The Transporter will follow in the tire tracks of similar autonomous delivery vehicles from the likes of Nuro, Oxbotica and Amazon, and will marry the Mobileye Drive autonomous system with next-generation delivery vehicles made by Udelv.
The announcement marks the commercial availability of the turnkey self-driving system, which is made up of a sensor suite that includes 13 cameras (including parking cameras), six radars, three long-range LiDARs, and six short-range LiDARs. An EyeQ5 compute system oversees the sensors and software, there's a proprietary autonomous-vehicle mapping solution that currently has high-definition maps for the US, Europe and some countries in Asia, and safety and redundancy systems are built in, too.

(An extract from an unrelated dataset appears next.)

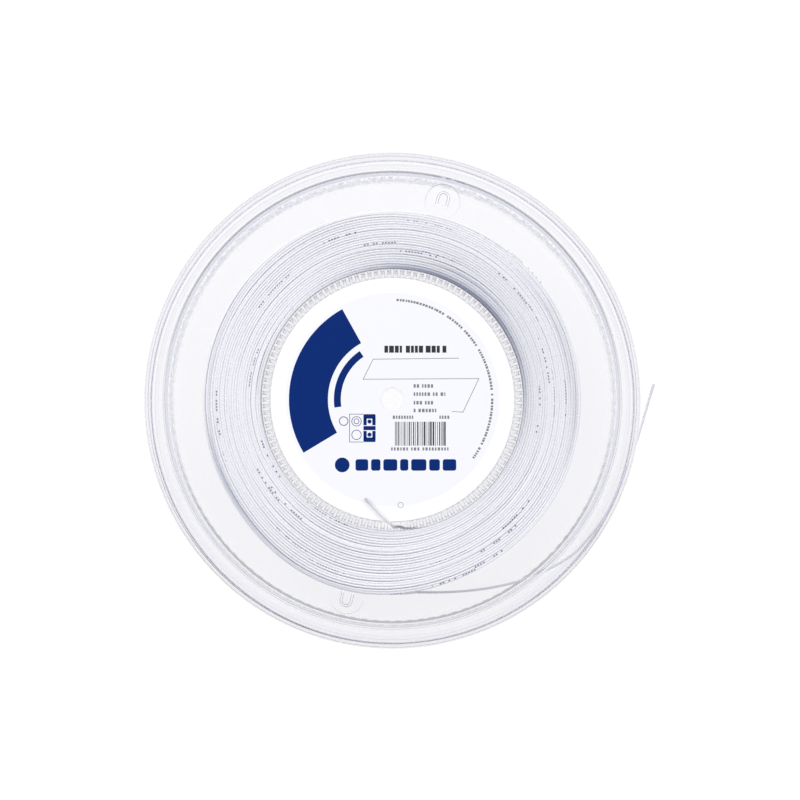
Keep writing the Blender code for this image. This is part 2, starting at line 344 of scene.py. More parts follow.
def smooth_route(points, spacing):
    """Points evenly spaced along a smooth curve through the route (Catmull-Rom, chord-length knots)."""
    route = [Vector(p) * MM for p in points]
    route = [2 * route[0] - route[1]] + route + [2 * route[-1] - route[-2]]
    fine = []
    for a, b, c, d in zip(route, route[1:], route[2:], route[3:]):
        knots = [0.0]
        for p, q in ((a, b), (b, c), (c, d)):
            knots.append(knots[-1] + (q - p).length ** 0.5)
        for step in range(16):
            t = knots[1] + (knots[2] - knots[1]) * step / 16
            ab = a.lerp(b, (t - knots[0]) / (knots[1] - knots[0]))
            bc = b.lerp(c, (t - knots[1]) / (knots[2] - knots[1]))
            cd = c.lerp(d, (t - knots[2]) / (knots[3] - knots[2]))
            abc = ab.lerp(bc, (t - knots[0]) / (knots[2] - knots[0]))
            bcd = bc.lerp(cd, (t - knots[1]) / (knots[3] - knots[1]))
            fine.append(abc.lerp(bcd, (t - knots[1]) / (knots[2] - knots[1])))
    fine.append(route[-2])
    lengths = running_lengths(fine)
    count = max(4, round(lengths[-1] / spacing))
    spaced = []
    at = 0
    for i in range(count + 1):
        wanted = lengths[-1] * i / count
        while at < len(fine) - 2 and lengths[at + 1] < wanted:
            at += 1
        share = (wanted - lengths[at]) / (lengths[at + 1] - lengths[at])
        spaced.append(fine[at].lerp(fine[at + 1], share))
    return spaced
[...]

Mobileye Drive will enable Level 4 autonomy and will be installed in the Transporter vehicles by Udelv, with technical oversight from Mobileye, and over-the-air software support will come from the latter as well.
The Transporter cargo pod will sit atop an electric skateboard running steer, brake and throttle by wire and capable of reaching a top speed of 65 mph (104 km/h). It supports DC fast charging and complies with the ISO 26262 safety standard for electric systems on road vehicles.
Fleet operations will be controlled by Udelv's own tele-operations system, which offers ultra-low latency monitoring from 360-degree camera and sensor streams, and allows for interventions by remote operators (should the delivery pod get into trouble), has route optimization cooked in, benefits from a multi-layered failure system, and more.